Dr. X.J. Meng, University Distinguished Professor of Molecular Virology at Virginia Tech, has been named a Fellow of the National Academy of Inventors (NAI).

Meng, a virologist at the Virginia-Maryland College of Veterinary Medicine, studies emerging and reemerging viral diseases that impact veterinary and human public health. 

Virginia Tech President Tim Sands is the only other member of the university community who is an NAI Fellow.

“I am very pleased to welcome Dr. Meng to the Academy,” Sands said. “The honor is well deserved and his work exemplifies Virginia Tech’s spirit of research and discovery in service to humanity.”

Meng is an inventor of 20 awarded and 17 pending U.S. patents, as well as 40 awarded foreign patents on vaccines and diagnostics of several important virus diseases. His accomplishments include the discovery of new viruses and the development of licensed commercial vaccines against important animal virus diseases.

The National Academy of Inventors selects Fellows who “have demonstrated a highly prolific spirit of innovation in creating or facilitating outstanding inventions that have made a tangible impact on quality of life, economic development, and the welfare of society.” 

Collectively, NAI Fellows hold nearly 14,000 issued U.S. patents and include 61 university presidents and senior leaders at research universities and nonprofits, 208 members of the three National Academies, 21 inductees of National Inventors Hall of Fame, 10 recipients of the National Medal of Science, 16 recipients of the National Medal of Technology and Innovation, and 21 Nobel laureates.

Meng will be recognized at a luncheon and induction ceremony at the Annual Conference of the National Academy of Inventors at the California Institute of Technology in Pasadena on March 20, 2015. The U.S. Patent and Trademark Office’s Deputy U.S. Commissioner for Patent Operations Andrew Faile will perform the induction ceremony.

“Dr. Meng’s accomplishments as an academic researcher and an innovator — including the discovery of two new viruses, receipt of numerous patents and considerable extramural funding, and the development of vaccines responsive to market needs — are remarkable,” said Dr. Prem S. Paul, vice chancellor for research and economic development at the University of Nebraska-Lincoln, a charter NAI Fellow, and Meng’s nominator.

Meng is widely considered one of the world’s leading scientists in hepatitis E virus, porcine circovirus type 2, and porcine reproductive and respiratory syndrome virus. He developed the first U.S. Department of Agriculture fully-licensed vaccine to protect against porcine circovirus type 2 infection and its associated diseases in pigs, a major threat to the global swine industry. 
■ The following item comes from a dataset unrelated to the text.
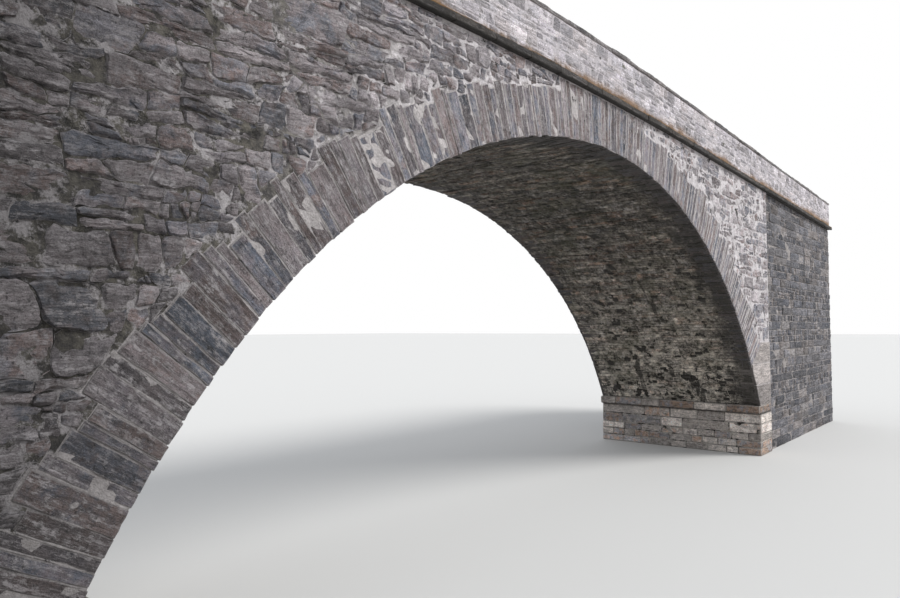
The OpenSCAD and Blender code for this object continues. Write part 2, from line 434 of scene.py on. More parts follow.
def on_arch(degrees, radius):
    """Place in X and Z at an angle from the crown and a distance from the arch's centre."""
    return radius * sine(degrees), centre_z + radius * math.cos(math.radians(degrees))


def arm(paint):
    """The way from the arch's centre, out to the place that is painted."""
    return paint.node("ShaderNodeCombineXYZ", {}, {0: paint.axis("X"), 2: paint.axis("Z") - centre_z})


def polar(paint):
    """Place on the arch: along the soffit, across the bridge, and out from the arch's centre."""
    out = paint.node("ShaderNodeVectorMath", {"operation": "LENGTH"}, {0: arm(paint)}, "Value")
    turn = paint.axis("X").math("ARCTAN2", paint.axis("X"), paint.axis("Z") - centre_z)
    return paint.node("ShaderNodeCombineXYZ", {}, {0: turn * soffit_r, 1: paint.axis("Y"), 2: out})


def along_slabs(paint):
    """The same place turned so that a slab's beds run along it."""
    place = polar(paint)
    return paint.node("ShaderNodeCombineXYZ", {}, {
        0: paint.axis("Z", place), 1: paint.axis("Y", place), 2: paint.axis("X", place)})


def painted_under_shade(paint, where, colour, damp_and_shade):
    """Painted shade: the slabs' undersides, and all that lies back from the face, are painted as dark
    as the vault.
    """
    way = paint.node("ShaderNodeVectorMath", {"operation": "NORMALIZE"}, {0: arm(paint)})
    normal = paint.node("ShaderNodeNewGeometry", {}, {}, "Normal")
    outward = paint.node("ShaderNodeVectorMath", {"operation": "DOT_PRODUCT"}, {0: way, 1: normal},
                         "Value")
    # Painted shade on what lies more than a few centimetres back from the face.
    inside = paint.step(abs(paint.axis("Y")), face_y - 0.01, face_y - 0.05)
    return colour, damp_and_shade.most(paint.step(outward, -0.35, -0.7) * 0.75).most(inside * 0.75)


def coat(bm, name, slot, material, shift, low, high, side_y, spot):
    """Lays a coat of mortar of uneven thickness on a wall, with its rim pressed into the wall.
    spot turns a place on the flat sheet into X and Z."""
    rim = {v for v in bm.verts if v.is_boundary}
    for v in bm.verts:
        p = v.co + Vector((shift, 0, shift))
        swell = noise.noise(p * 7.0) * 0.55 + noise.noise(p * 17.0) * 0.45
        thick = -0.02 if v in rim else (low + high) / 2 + (high - low) * swell
        x, z = spot(v.co.x, v.co.y)
        v.co = Vector((x, side_y * (face_y + thick), min(z, string_bed(x) - 0.01)))
    for f in bm.faces:
        f.smooth = True
    keep(bm, name, slot, material, out=Vector((0, side_y, 0)))


def sheet_grid(low, high, cell):
    """A flat grid of cells of about that size between two corners."""
    bm = new_stones()
    wide, tall = high[0] - low[0], high[1] - low[1]
    bmesh.ops.create_grid(bm, x_segments=round(wide / cell), y_segments=round(tall / cell), size=0.5)
    bmesh.ops.scale(bm, vec=(wide, tall, 1.0), verts=bm.verts)
    bmesh.ops.translate(bm, vec=((low[0] + high[0]) / 2, (low[1] + high[1]) / 2, 0), verts=bm.verts)
    return bm


ring_mortar_colour = (0.62, 0.585, 0.59)
ring_stone = stone_paint("ring_stone", [
    (0.16, 0.18, 0.23), (0.24, 0.215, 0.24), (0.31, 0.275, 0.29), (0.27, 0.23, 0.24),
    (0.22, 0.17, 0.165), (0.29, 0.265, 0.30), (0.19, 0.205, 0.255), (0.28, 0.22, 0.215)],
    ring_mortar_colour, lichen=0.9, damp=0.15, left=0.78, place=along_slabs, marks=painted_under_shade)
ring_mortar = mortar_paint("ring_mortar", ring_mortar_colour, 0.15, left=0.72, marks=painted_under_shade)
finish_nodes(ring_mortar, "ring", "springer")
least_rubble = 0.22
springer_slabs = 3
coat_cell = {"front": 0.045, "back": 0.08}
# Narrowest and widest joint, and how far its rib of mortar stands out, in each stretch.
ribs = {"left": (0.010, 0.022, 0.000), "crown": (0.016, 0.026, 0.007), "right": (0.024, 0.036, 0.010)}


def to_string(middle, deep):
    """Depth of a slab: near the crown it reaches the string course, where no rubble would fit."""
    bed = string_bed(on_arch(middle, soffit_r + deep)[0]) - 0.008
    reach = (bed - centre_z) / math.cos(math.radians(middle)) - soffit_r
    return reach if reach - deep < least_rubble else deep


def set_on_edge(degrees):
    """What moves a block from the crown to its place in the ring, and tapers it to the centre."""
    turn = Matrix.Rotation(math.radians(degrees), 4, "Y")

    def shape(co):
        p = turn @ Vector((co.x * co.z / soffit_r, co.y, co.z))
        return Vector((p.x, p.y, p.z + centre_z))

    return shape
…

Meng also discovered the swine hepatitis E virus in pigs, which led to the recognition of hepatitis E as a zoonotic disease.

Meng has authored or co-authored more than 270 peer-reviewed articles and book chapters. These have been cited more than 14,700 times by other researchers. Meng has been awarded more than 40 research grants as a principal investigator with more than $15 million, and he is also a co-investigator or collaborator on more than 50 other awarded grants of more than $27 million.

“Dr. Meng’s body of work is of the highest quality, and it demonstrates the important role of university-based R&D in the development of solutions to societal challenges,” Paul said. “Selection as an NAI Fellow is a very worthy recognition of his efforts to translate cutting-edge bench science to the marketplace and have major impacts on animal and human health. Dr. Meng is highly deserving of this honor.”

In 2013, Meng became the first faculty member at the veterinary college to be named a University Distinguished Professor by the Virginia Tech Board of Visitors. He received the Virginia Tech Alumni Award for Research Excellence in 2008 and the Pfizer Award for Research Excellence in 2001 and then again in 2008. Meng was elected to American Academy of Microbiology in 2012.

The Qingdao, China, native earned a medical degree from Binzhau Medical College and master’s degree in microbiology and immunology at Wuhan University College of Medicine. He then completed a Ph.D. in immunobiology from Iowa State University’s College of Veterinary Medicine. 

Prior to joining the Virginia-Maryland College of Veterinary Medicine faculty, he worked as the John E. Fogarty Visiting Scientist and a senior staff fellow at the National Institute of Allergy and Infectious Diseases, a part of the National Institutes of Health.